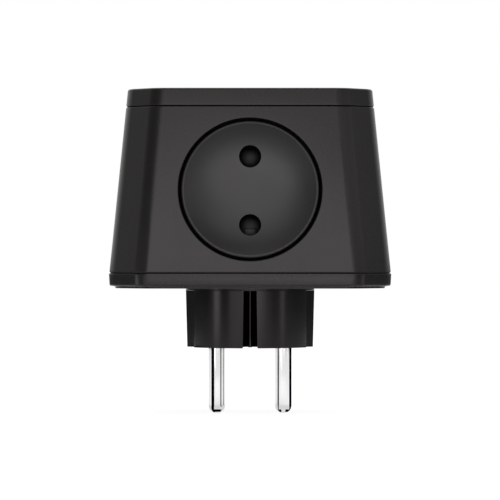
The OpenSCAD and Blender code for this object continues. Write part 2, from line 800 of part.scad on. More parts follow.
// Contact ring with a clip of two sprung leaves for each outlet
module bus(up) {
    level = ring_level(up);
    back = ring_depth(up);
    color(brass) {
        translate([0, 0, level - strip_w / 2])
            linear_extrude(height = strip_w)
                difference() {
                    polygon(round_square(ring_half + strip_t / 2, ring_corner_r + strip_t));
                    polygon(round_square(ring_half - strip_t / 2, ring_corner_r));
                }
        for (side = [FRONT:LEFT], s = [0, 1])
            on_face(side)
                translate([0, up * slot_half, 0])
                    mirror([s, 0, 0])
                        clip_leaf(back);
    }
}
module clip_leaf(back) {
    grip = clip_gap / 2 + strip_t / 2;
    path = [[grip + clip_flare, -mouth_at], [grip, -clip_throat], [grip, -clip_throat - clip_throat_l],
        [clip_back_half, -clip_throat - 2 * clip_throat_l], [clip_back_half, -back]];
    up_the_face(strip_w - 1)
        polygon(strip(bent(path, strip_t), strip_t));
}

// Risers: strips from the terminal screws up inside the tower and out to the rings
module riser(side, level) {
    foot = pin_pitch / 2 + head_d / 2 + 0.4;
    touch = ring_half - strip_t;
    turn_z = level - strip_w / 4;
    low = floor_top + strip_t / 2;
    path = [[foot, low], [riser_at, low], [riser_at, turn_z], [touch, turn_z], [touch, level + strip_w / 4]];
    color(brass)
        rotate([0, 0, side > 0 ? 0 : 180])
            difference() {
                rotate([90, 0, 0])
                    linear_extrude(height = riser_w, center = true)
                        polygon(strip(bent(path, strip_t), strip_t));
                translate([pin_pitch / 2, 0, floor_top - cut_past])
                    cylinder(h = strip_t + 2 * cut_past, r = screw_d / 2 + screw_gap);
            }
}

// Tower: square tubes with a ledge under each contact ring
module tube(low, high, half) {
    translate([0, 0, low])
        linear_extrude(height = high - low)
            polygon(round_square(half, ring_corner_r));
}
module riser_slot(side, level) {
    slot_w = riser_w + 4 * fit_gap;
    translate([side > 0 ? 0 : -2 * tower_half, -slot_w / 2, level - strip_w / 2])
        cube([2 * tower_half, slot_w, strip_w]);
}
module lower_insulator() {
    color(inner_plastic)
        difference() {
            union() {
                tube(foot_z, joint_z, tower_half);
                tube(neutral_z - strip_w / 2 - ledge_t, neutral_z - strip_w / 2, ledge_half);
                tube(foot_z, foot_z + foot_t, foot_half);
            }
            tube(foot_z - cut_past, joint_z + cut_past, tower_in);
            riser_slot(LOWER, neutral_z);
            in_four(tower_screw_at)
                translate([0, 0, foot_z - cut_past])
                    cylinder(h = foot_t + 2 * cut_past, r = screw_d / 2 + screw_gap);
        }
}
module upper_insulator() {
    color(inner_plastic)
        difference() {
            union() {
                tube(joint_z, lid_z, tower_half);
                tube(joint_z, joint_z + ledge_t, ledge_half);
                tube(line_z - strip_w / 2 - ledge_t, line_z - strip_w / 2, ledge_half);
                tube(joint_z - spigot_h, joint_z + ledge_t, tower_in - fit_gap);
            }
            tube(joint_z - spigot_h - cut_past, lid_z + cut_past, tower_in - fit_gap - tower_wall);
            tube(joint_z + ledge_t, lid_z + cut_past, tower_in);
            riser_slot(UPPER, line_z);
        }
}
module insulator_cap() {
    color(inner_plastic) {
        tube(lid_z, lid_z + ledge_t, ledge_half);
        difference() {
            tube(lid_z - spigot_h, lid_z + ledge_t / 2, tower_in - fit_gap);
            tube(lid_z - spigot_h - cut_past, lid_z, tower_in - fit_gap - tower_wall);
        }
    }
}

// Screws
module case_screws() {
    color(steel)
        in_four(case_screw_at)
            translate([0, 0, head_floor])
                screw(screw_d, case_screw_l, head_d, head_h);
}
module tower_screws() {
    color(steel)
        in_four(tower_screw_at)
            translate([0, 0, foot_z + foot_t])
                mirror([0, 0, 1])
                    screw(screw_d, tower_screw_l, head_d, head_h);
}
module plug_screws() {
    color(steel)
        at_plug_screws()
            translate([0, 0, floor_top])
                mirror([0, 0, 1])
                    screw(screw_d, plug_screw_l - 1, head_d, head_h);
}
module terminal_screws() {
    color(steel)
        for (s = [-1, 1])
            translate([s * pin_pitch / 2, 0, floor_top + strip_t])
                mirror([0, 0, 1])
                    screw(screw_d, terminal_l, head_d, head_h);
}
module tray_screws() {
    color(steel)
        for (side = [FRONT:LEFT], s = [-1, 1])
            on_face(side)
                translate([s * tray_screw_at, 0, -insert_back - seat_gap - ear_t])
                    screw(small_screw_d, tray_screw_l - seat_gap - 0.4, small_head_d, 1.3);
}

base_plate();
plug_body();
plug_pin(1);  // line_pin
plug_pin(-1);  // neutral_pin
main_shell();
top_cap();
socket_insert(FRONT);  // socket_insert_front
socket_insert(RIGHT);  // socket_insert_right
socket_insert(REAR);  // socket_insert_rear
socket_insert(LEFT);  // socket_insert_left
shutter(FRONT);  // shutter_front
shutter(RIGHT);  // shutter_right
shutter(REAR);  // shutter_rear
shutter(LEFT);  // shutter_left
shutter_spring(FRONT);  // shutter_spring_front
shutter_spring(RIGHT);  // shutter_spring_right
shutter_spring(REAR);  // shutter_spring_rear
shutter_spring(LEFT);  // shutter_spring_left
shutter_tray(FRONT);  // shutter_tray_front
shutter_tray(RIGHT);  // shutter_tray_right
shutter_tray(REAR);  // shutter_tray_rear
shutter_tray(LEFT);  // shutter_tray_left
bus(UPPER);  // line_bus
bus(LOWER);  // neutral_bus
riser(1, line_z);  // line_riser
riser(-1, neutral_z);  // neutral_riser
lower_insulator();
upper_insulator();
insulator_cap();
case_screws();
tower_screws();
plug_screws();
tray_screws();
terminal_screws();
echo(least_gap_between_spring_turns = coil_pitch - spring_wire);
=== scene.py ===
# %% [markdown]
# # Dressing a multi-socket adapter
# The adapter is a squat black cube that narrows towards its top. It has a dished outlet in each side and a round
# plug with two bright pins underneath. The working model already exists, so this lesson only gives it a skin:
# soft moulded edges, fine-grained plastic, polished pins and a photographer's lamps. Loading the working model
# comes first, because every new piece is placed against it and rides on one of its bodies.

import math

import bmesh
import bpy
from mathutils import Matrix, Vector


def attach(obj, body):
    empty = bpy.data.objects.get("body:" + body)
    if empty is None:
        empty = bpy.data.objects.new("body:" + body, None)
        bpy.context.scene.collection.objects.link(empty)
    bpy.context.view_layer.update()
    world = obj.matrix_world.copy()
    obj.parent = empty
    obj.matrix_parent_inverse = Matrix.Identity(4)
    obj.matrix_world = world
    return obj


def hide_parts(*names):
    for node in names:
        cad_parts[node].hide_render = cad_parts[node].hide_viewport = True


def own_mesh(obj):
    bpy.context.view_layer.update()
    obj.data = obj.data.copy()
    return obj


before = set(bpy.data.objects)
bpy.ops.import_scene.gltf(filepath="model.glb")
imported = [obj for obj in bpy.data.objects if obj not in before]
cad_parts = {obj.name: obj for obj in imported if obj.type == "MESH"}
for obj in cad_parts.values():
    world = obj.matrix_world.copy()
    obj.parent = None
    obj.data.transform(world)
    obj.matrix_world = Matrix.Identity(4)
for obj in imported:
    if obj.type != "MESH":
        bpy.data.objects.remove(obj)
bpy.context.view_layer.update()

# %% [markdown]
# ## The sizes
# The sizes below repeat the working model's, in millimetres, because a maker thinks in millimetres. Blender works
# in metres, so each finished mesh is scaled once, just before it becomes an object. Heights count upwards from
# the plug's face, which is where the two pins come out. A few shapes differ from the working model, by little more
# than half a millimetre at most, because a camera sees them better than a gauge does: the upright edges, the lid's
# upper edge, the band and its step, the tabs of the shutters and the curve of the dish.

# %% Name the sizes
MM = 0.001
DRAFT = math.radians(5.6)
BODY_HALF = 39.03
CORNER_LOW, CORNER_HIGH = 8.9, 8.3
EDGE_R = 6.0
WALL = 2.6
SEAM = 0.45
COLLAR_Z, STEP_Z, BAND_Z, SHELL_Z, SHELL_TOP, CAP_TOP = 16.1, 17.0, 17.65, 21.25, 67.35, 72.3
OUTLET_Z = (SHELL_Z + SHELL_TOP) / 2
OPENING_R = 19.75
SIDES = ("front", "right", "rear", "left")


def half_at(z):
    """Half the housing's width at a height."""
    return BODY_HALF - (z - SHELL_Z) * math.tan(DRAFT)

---

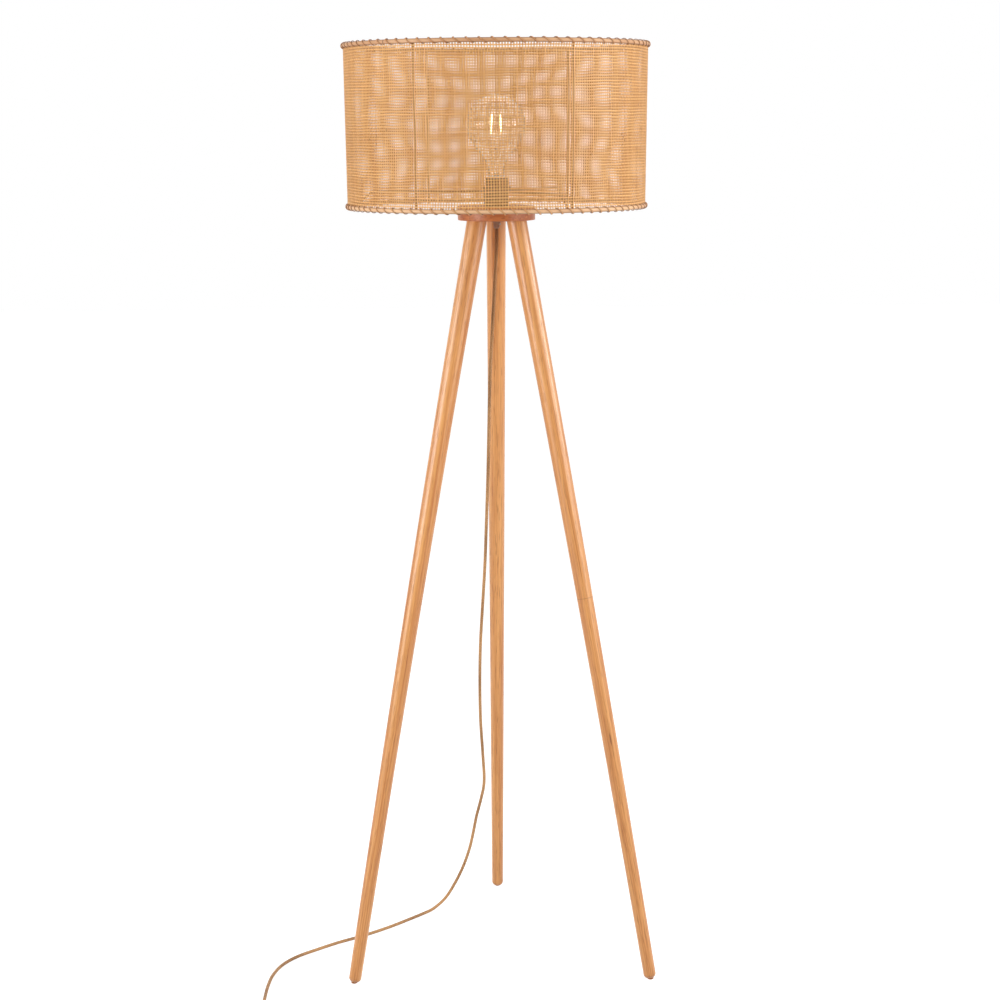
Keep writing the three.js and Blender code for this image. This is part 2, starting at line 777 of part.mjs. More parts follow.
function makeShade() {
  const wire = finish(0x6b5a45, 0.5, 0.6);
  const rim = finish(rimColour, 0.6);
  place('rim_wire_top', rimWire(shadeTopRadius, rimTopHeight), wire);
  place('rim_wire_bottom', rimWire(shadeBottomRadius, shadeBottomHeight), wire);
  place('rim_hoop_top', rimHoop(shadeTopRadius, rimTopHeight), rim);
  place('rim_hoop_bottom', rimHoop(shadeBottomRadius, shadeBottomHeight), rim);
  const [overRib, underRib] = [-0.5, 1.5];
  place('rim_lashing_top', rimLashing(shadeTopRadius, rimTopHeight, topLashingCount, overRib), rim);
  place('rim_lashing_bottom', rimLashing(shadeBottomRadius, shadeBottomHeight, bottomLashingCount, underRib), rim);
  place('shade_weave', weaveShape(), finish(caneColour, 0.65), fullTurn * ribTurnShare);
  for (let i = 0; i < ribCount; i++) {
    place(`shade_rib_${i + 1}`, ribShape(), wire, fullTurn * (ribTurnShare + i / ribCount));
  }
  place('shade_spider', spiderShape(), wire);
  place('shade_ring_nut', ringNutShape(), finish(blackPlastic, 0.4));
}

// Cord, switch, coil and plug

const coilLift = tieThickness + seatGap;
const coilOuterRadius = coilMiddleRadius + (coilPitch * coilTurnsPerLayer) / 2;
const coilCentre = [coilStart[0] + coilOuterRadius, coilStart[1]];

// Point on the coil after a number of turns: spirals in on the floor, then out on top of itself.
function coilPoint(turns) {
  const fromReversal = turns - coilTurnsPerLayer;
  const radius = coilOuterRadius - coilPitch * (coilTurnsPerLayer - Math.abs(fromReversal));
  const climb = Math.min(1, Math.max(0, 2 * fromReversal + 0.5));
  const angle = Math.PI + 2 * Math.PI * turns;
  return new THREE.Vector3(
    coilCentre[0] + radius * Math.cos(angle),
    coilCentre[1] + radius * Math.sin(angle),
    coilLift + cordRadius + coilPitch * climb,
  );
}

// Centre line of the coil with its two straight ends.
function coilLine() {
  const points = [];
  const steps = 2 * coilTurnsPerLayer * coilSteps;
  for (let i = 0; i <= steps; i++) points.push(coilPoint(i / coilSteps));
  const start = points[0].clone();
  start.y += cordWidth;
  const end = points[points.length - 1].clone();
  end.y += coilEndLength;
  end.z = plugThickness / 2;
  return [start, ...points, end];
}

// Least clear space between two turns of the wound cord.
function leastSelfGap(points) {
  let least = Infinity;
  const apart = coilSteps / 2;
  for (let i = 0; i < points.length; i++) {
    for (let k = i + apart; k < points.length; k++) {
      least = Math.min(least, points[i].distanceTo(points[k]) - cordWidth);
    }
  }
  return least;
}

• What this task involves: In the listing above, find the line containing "lower_insulator();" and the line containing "for node in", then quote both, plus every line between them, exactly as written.

• Solved problem:
lower_insulator();
upper_insulator();
insulator_cap();
case_screws();
tower_screws();
plug_screws();
tray_screws();
terminal_screws();
echo(least_gap_between_spring_turns = coil_pitch - spring_wire);
=== scene.py ===
# %% [markdown]
# # Dressing a multi-socket adapter
# The adapter is a squat black cube that narrows towards its top. It has a dished outlet in each side and a round
# plug with two bright pins underneath. The working model already exists, so this lesson only gives it a skin:
# soft moulded edges, fine-grained plastic, polished pins and a photographer's lamps. Loading the working model
# comes first, because every new piece is placed against it and rides on one of its bodies.

import math

import bmesh
import bpy
from mathutils import Matrix, Vector


def attach(obj, body):
    empty = bpy.data.objects.get("body:" + body)
    if empty is None:
        empty = bpy.data.objects.new("body:" + body, None)
        bpy.context.scene.collection.objects.link(empty)
    bpy.context.view_layer.update()
    world = obj.matrix_world.copy()
    obj.parent = empty
    obj.matrix_parent_inverse = Matrix.Identity(4)
    obj.matrix_world = world
    return obj


def hide_parts(*names):
    for node in names:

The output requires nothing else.